Scala gets grant to tackle parallel challenge

Developers of the open source Scala programming language have been given a grant to work the language into a programming model designed to support parallel processing.The European Research Grant, worth €2.

Developers of the open source Scala programming language have been given a grant to work the language into a programming model designed to support parallel processing.

The European Research Grant, worth €2.3m (£1.92m), was awarded to the Scala research group at the swiss Ecole Polytechnique Federale De Lausanne (EPFL), it was announced on 10 January. The EPFL group is headed up by Scala's designer Martin Odersky

The grant "means that the Scala team will nearly double in size to pursue a truly promising way for industry to harness the parallel processing power of the ever increasing number of cores available on each chip," according to the official Scala blog.

To build large, multi-datacentre spanning applications it is necessary to parallelise tasks and to increase the efficiency with which compute resources are utilised.

Scala will provide mechanisms for a programming model that allows applications to benefit from parallel processing. The model will allow high-level optimisation of multiple, distinct languages, programmed in parallel.

"Language Virtualisation"

"The principle innovation is to use "language virtualisation", combining polymorphic embeddings with domain-specific optimisations in a staged compilation processing," according to the blog.

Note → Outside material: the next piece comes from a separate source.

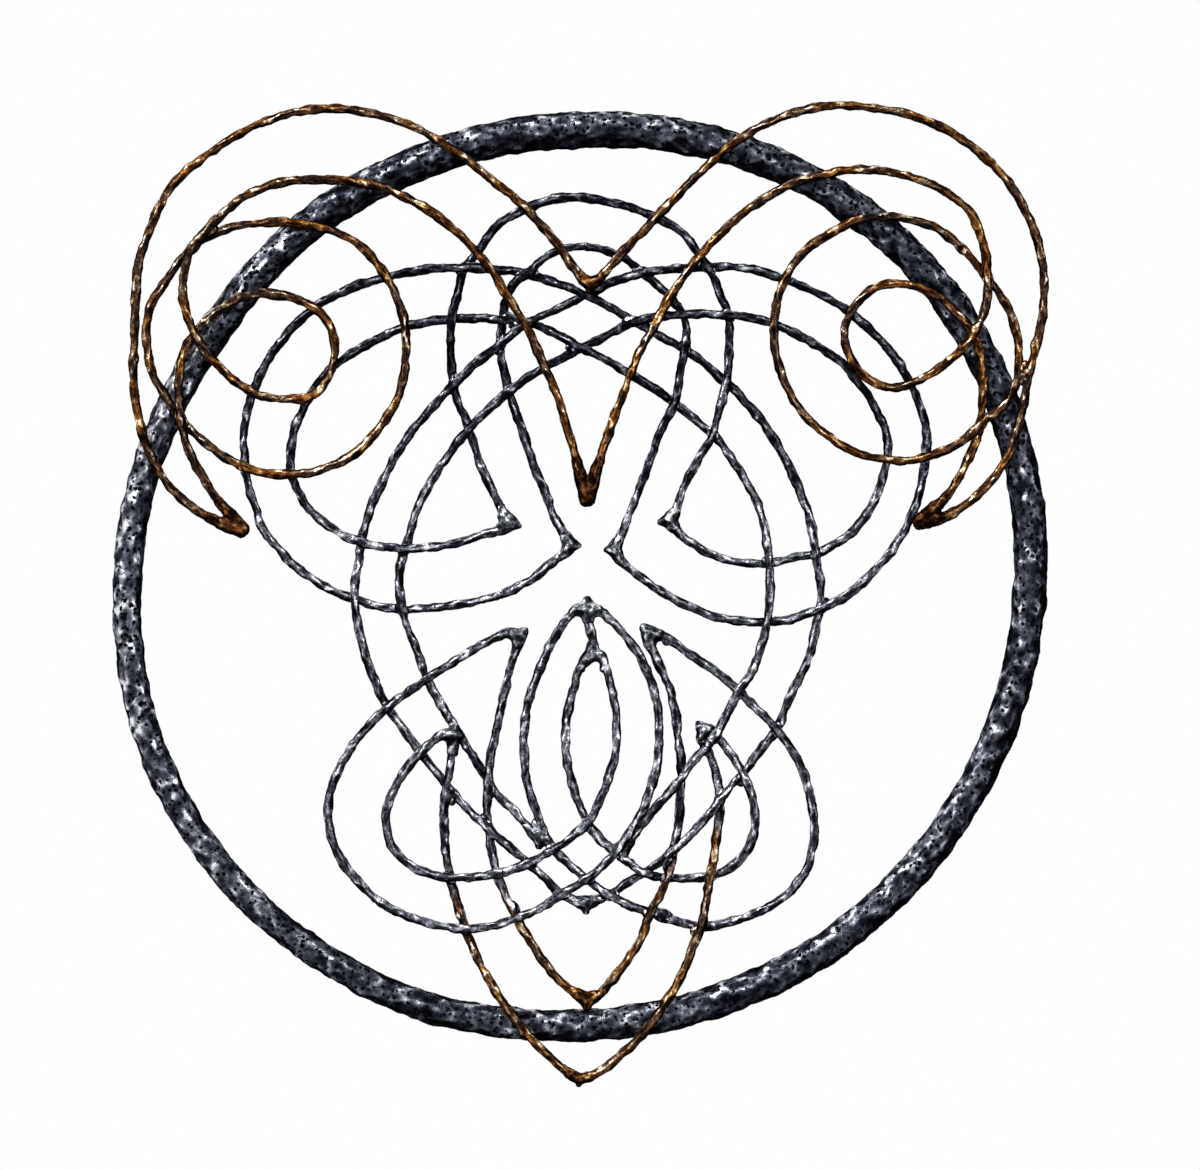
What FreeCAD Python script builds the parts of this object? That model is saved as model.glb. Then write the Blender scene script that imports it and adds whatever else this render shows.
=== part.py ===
import FreeCAD, Part
import math
import os

from FreeCAD import Rotation, Vector

# A horned ram's head in knotwork: bent round rods, laid over and under each other inside and
# across a hand-bent hoop of thicker bar, and welded where their ends meet. +Z is up and the
# front faces -Y. The origin is the middle of the mouth of the hanging sleeve, on the wall.

# Driving sizes in millimetres, kept in the sheet under the same names.
SIZES = [
    ("hoop_radius", 296.0),
    ("bar_diameter", 22.0),
    ("rod_diameter", 6.35),
    ("rod_gap", 0.3),
    ("sleeve_diameter", 14.0),
    ("sleeve_bore", 9.0),
    ("sleeve_length", 13.0),
    ("sleeve_floor", 1.0),
]

# The hoop's centre line, as shares of hoop_radius at each angle in degrees from +X.
HOOP_SHARES = [
    (0, 0.998), (20, 1.011), (40, 1.022), (60, 1.017), (80, 1.004), (90, 0.997),
    (110, 0.992), (130, 0.989), (145, 0.980), (160, 0.986), (180, 1.003), (200, 1.020),
    (220, 1.024), (235, 1.018), (250, 1.011), (265, 0.998), (280, 0.991), (300, 0.987),
    (320, 0.985), (340, 0.990),
]

# Routes of the rods. Each place is (across, up, lift): across and up are shares of
# hoop_radius from the hoop's centre, and lift counts rod layers towards the front.
HORN_OUTER_LEFT_SHARES = [
    (0.004, 0.655, 2), (-0.027, 0.697, 2), (-0.057, 0.740, 2), (-0.137, 0.827, 2),
    (-0.217, 0.893, 2), (-0.290, 0.948, 2), (-0.363, 0.990, 2), (-0.457, 1.022, 2),
    (-0.583, 1.034, 2), (-0.700, 1.005, 2), (-0.830, 0.930, 2), (-0.905, 0.863, 2),
    (-0.952, 0.770, 2), (-0.978, 0.690, 2), (-0.984, 0.620, 2), (-0.986, 0.555, 2),
    (-0.988, 0.490, 2), (-0.988, 0.420, 2), (-0.976, 0.343, 2), (-0.955, 0.277, 2),
    (-0.897, 0.187, 2), (-0.823, 0.132, 2), (-0.793, 0.120, 2),
]
HORN_OUTER_RIGHT_SHARES = [
    (0.033, 0.652, 2), (0.073, 0.697, 2), (0.110, 0.737, 2), (0.190, 0.820, 2),
    (0.277, 0.907, 2), (0.323, 0.947, 2), (0.417, 1.005, 2), (0.530, 1.038, 2),
    (0.637, 1.037, 2), (0.743, 1.015, 2), (0.847, 0.963, 2), (0.933, 0.883, 2),
    (0.990, 0.790, 2), (1.018, 0.697, 2), (1.021, 0.600, 2), (1.005, 0.513, 2),
    (0.990, 0.450, 2), (0.976, 0.380, 2), (0.960, 0.313, 2), (0.937, 0.257, 2),
    (0.883, 0.190, 2), (0.834, 0.149, 2), (0.783, 0.127, 2),
]
HORN_INNER_LEFT_SHARES = [
    (-0.002, 0.226, 2), (-0.020, 0.290, 2), (-0.058, 0.410, 2), (-0.088, 0.480, 2),
    (-0.120, 0.552, 2), (-0.165, 0.622, 2), (-0.200, 0.680, 2), (-0.232, 0.720, 2),
    (-0.270, 0.758, 2), (-0.350, 0.818, 2), (-0.447, 0.862, 2), (-0.547, 0.877, 2),
    (-0.650, 0.872, 2.3), (-0.717, 0.852, 2.6), (-0.787, 0.803, 3), (-0.833, 0.755, 3),
    (-0.866, 0.707, 3), (-0.877, 0.655, 3), (-0.874, 0.600, 3), (-0.853, 0.540, 3),
    (-0.823, 0.490, 2.6), (-0.773, 0.440, 2.1), (-0.723, 0.407, 2), (-0.650, 0.393, 2),
    (-0.590, 0.403, 2), (-0.557, 0.447, 2), (-0.544, 0.503, 2), (-0.560, 0.563, 2),
    (-0.592, 0.595, 2), (-0.650, 0.620, 2), (-0.733, 0.623, 2), (-0.797, 0.590, 2),
    (-0.853, 0.540, 2), (-0.877, 0.500, 2), (-0.887, 0.433, 2.3), (-0.886, 0.385, 2.7),
    (-0.882, 0.343, 3), (-0.873, 0.305, 2.8), (-0.857, 0.261, 2.4), (-0.838, 0.224, 2.1),
    (-0.816, 0.187, 2), (-0.787, 0.152, 2), (-0.773, 0.138, 2),
]
HORN_INNER_RIGHT_SHARES = [
    (0.029, 0.227, 2), (0.053, 0.297, 2), (0.097, 0.417, 2), (0.130, 0.500, 2),
    (0.158, 0.548, 2), (0.197, 0.621, 2), (0.237, 0.677, 2), (0.265, 0.713, 2),
    (0.327, 0.777, 2), (0.377, 0.817, 2), (0.437, 0.855, 2), (0.530, 0.887, 2),
    (0.617, 0.900, 2), (0.710, 0.887, 2.3), (0.797, 0.853, 2.6), (0.860, 0.797, 3),
    (0.885, 0.735, 3), (0.895, 0.660, 3), (0.890, 0.595, 3), (0.865, 0.537, 3),
    (0.843, 0.507, 2.9), (0.797, 0.467, 2.4), (0.743, 0.433, 2), (0.683, 0.418, 2),
    (0.630, 0.440, 2), (0.590, 0.493, 2), (0.582, 0.557, 2), (0.610, 0.607, 2),
    (0.657, 0.642, 2), (0.720, 0.646, 2), (0.797, 0.613, 2), (0.835, 0.576, 2),
    (0.865, 0.537, 2), (0.882, 0.480, 2), (0.888, 0.412, 1.6), (0.884, 0.340, 1),
    (0.872, 0.297, 1.1), (0.850, 0.250, 1.6), (0.797, 0.168, 2), (0.779, 0.151, 2),
]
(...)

Polymorphic embedding works by abstracting DSL programs into objects of the host language, in this case Scala, which represent the intended meanings of the original DSL programs.

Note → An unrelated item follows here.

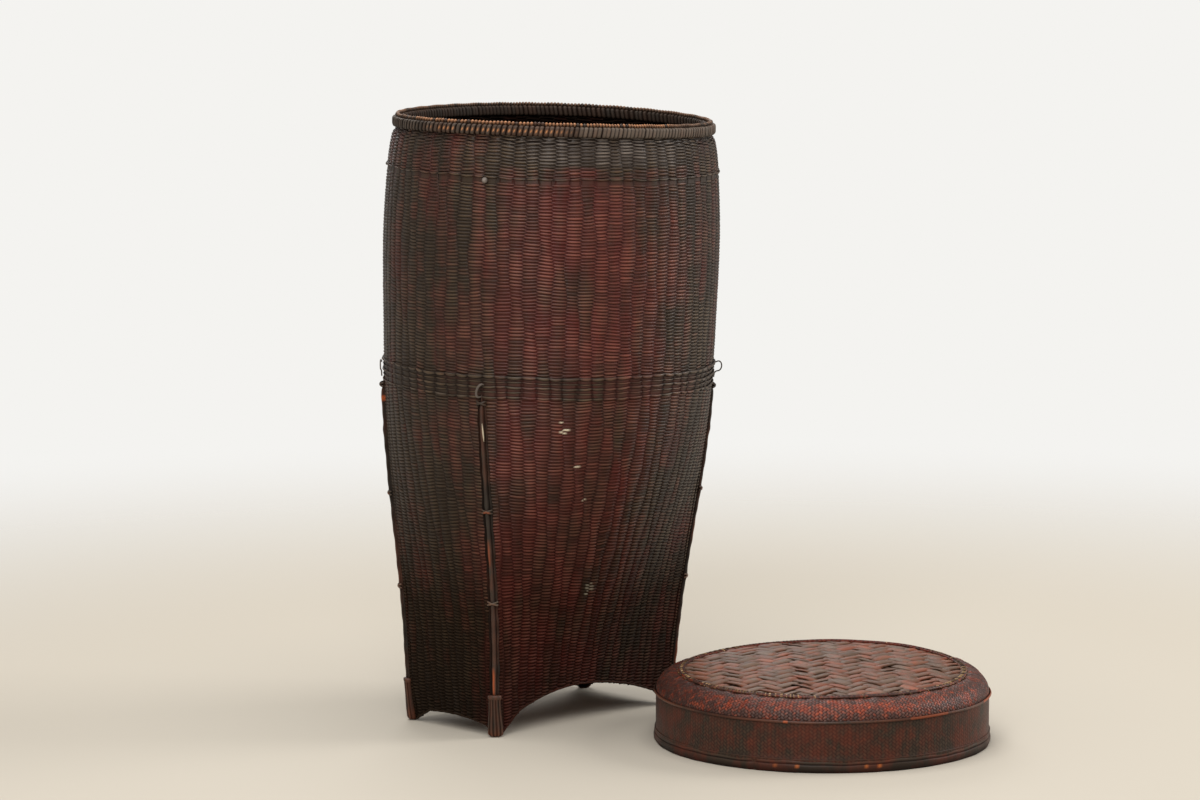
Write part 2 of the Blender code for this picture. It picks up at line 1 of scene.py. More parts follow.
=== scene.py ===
# Looks of a tall lidded basket: woven split cane under a worn dark red-brown lacquer.
import math
import bmesh
import bpy
import numpy as np
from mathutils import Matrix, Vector


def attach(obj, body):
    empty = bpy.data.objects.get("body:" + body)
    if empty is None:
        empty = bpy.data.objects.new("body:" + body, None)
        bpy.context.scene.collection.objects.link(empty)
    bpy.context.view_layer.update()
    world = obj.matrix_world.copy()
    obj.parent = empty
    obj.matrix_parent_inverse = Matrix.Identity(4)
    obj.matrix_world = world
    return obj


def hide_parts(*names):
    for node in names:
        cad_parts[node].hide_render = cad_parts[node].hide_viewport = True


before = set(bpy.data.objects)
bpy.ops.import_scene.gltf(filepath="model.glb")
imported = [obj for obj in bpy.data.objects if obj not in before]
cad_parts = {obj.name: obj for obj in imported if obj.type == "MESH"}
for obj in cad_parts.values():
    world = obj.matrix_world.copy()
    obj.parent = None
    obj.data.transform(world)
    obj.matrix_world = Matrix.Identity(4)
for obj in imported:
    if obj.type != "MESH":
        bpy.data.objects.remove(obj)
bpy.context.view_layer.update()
chance = np.random.RandomState(41)

# camera, at the photo's height and heading; aside and back are measured from the basket's axis
view = {
    "lens": 135, "sensor": 36, "clip": (0.05, 60),
    "turn": 44.0, "dip": 7.35, "aside": 0.054, "back": 4.05, "height": 0.81,
}
basketAxis = (-0.0501188, 0.1331451)


def makeCamera():
    turn = math.radians(view["turn"])
    data = bpy.data.cameras.new("camera")
    data.lens, data.sensor_width = view["lens"], view["sensor"]
    data.clip_start, data.clip_end = view["clip"]
    camera = bpy.data.objects.new("camera", data)
    aside, ahead = view["aside"], -view["back"]
    camera.location = (
        basketAxis[0] + math.cos(turn) * aside + math.sin(turn) * ahead,
        basketAxis[1] - math.sin(turn) * aside + math.cos(turn) * ahead,
        view["height"],
    )
    camera.rotation_euler = (math.radians(90 - view["dip"]), 0, -turn)
    bpy.context.scene.collection.objects.link(camera)
    bpy.context.scene.camera = camera


makeCamera()

# every point of a piece carries four marks: how proud it stands, its tone, its lacquer and its scuffs
markNames = ("proud", "tone", "paint", "scuff")


def hexColour(text):
    parts = [int(text[i:i + 2], 16) / 255 for i in (1, 3, 5)]
    return [p / 12.92 if p <= 0.04045 else ((p + 0.055) / 1.055) ** 2.4 for p in parts] + [1]


# adds a node; a node or socket among its inputs makes a link, anything else is the input's value,
# and a tuple fills the inputs in their order
def addNode(tree, kind, inputs=None, **settings):
    node = tree.nodes.new("ShaderNode" + kind)
    for key, value in settings.items():
        setattr(node, key, value)
    for key, value in enumerate(inputs) if isinstance(inputs, tuple) else (inputs or {}).items():
        if isinstance(value, bpy.types.Node):
            value = value.outputs[0]
        if isinstance(value, bpy.types.NodeSocket):
            tree.links.new(value, node.inputs[key])
        else:
            node.inputs[key].default_value = value
    return node


# split cane under lacquer: dark grooves, the body colour, paler worn crests and painted shade low down;
# a MapRange is given its value, the range that it comes from and the range that it goes to
def caneMaterial(name, look):
    material = bpy.data.materials.new(name)
    material.use_nodes = True
    tree = material.node_tree
    shader = tree.nodes["Principled BSDF"]
    place = addNode(tree, "TexCoord").outputs["Object"]
    proud, tone, paint, scuff = [
        addNode(tree, "Attribute", attribute_name=mark).outputs["Fac"] for mark in markNames
    ]
    patches = addNode(
        tree, "TexNoise", {"Vector": place, "Scale": look["patchScale"], "Detail": 4, "Roughness": 0.62}
    )
    streakPlace = addNode(tree, "Mapping", {"Vector": place, "Scale": look["streakStretch"]})
    streaks = addNode(tree, "TexNoise", {"Vector": streakPlace, "Scale": 1, "Detail": 3})
    # how much of the red lacquer is left: the painted share, broken up by patches and streaks
    broken = addNode(tree, "MapRange", (patches, 0.32, 0.68, -0.5, 0.5))
    streaked = addNode(tree, "MapRange", (streaks, 0.3, 0.7, -0.35, 0.35))
    spread = addNode(tree, "Math", (broken, streaked), operation="ADD")
    left = addNode(tree, "Math", (spread, look["broken"], paint), operation="MULTIPLY_ADD", use_clamp=True)
    body, crest = [
        addNode(
            tree, "Mix", {0: left, 6: hexColour(look[bare]), 7: hexColour(look[lacquer])}, data_type="RGBA"
        ).outputs[2]
        for bare, lacquer in (("bare", "lacquer"), ("bareCrest", "lacquerCrest"))
    ]
    # below none the crests go grey (grey cane, and a painted sheen under the rim); high tone rubs crests most
    grey = addNode(tree, "MapRange", (paint, -0.2, -0.8, 0.0, 1.0))
    aged = addNode(tree, "Mix", {0: grey, 6: crest, 7: hexColour(look["grey"])}, data_type="RGBA")
    rise = addNode(tree, "MapRange", (proud, look["crestFrom"], 1.0))
    worn = addNode(tree, "MapRange", (tone, 0.0, 1.0, look["toneLow"], look["toneHigh"]))
    crestShare = addNode(tree, "Math", (rise, worn), operation="MULTIPLY", use_clamp=True)
    colour = addNode(tree, "Mix", {0: crestShare, 6: body, 7: aged.outputs[2]}, data_type="RGBA").outputs[2]
    # darker grooves, then scuffs and tan rubbed spots, then painted shade that darkens the wall towards the
    # foot
    sunk = addNode(tree, "MapRange", (proud, 0.0, look["grooveTo"], look["groove"], 0.0))
    height = addNode(tree, "SeparateXYZ", (place,)).outputs["Z"]
    footShadeRange = (height, *look["footShadeHeights"], look["footShade"], 0.0)
    paintedShade = addNode(tree, "MapRange", footShadeRange, interpolation_type="SMOOTHSTEP")
    for share, over in ((sunk, "darkening"), (scuff, "scuff"), (paintedShade, "darkening")):
        layer = addNode(tree, "Mix", {0: share, 6: colour, 7: hexColour(look[over])}, data_type="RGBA")
        colour = layer.outputs[2]
    tree.links.new(colour, shader.inputs["Base Color"])
    # fibres of the cane, about a millimetre apart, and duller grooves
    fibres = addNode(
        tree, "TexNoise", {"Vector": place, "Scale": look["fibreScale"], "Detail": 3, "Roughness": 0.6}
    )
    rough = addNode(tree, "MapRange", (fibres, 0.3, 0.7, look["roughness"] - 0.08, look["roughness"] + 0.1))
    duller = addNode(tree, "MapRange", (proud, 0.0, 0.6, 0.3, 0.0))
    roughAll = addNode(tree, "Math", (rough, duller), operation="ADD", use_clamp=True)
    tree.links.new(roughAll.outputs[0], shader.inputs["Roughness"])
    bump = addNode(tree, "Bump", {"Height": fibres, "Strength": look["bump"], "Distance": look["fibreDepth"]})
    tree.links.new(bump.outputs[0], shader.inputs["Normal"])
    shader.inputs["IOR"].default_value = 1.5  # lacquer and cane skin
    # the painted shade low on the wall and the grooves hardly shine
    matt = addNode(tree, "MapRange", (paintedShade, 0.0, 0.5, look["gloss"], 0.04))
    uncovered = addNode(tree, "MapRange", (proud, 0.0, 0.5, 0.1, 1.0))
    sheen = addNode(tree, "Math", (matt, uncovered), operation="MULTIPLY")
    tree.links.new(sheen.outputs[0], shader.inputs["Specular IOR Level"])
    return material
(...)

"In the traditional pure embedding approach, two languages are composable if they share a common representation for the types that are relevant in the composition," according to the academic paper which coined the term (PDF). "Polymorphic embedding generalizes this property, in that it is sufficient to give an interpretation for both languages that results in a common representation of those types."

Polymorphic embedding of DSLs will permit language virtualisation, which will make it possible for a single programming model to pull in multiple DSLs. This will allow a program to be compiled through Scala, with other DSLs brought in as libraries under a Scala umbrella.

"DSLs can be designed for application areas such as machine learning, fluid dynamics, analytics, financial modelling and visualisation," according to the blog.

"The work proposed here describes an ambitious but coherent attempt to address the issues and consequently, if successful, would be of enormous value, both intellectually and industrially," the ERC reviewers said. "There is not any other ongoing project which attempts to integrate developments in the necessary range of sub-disciplines."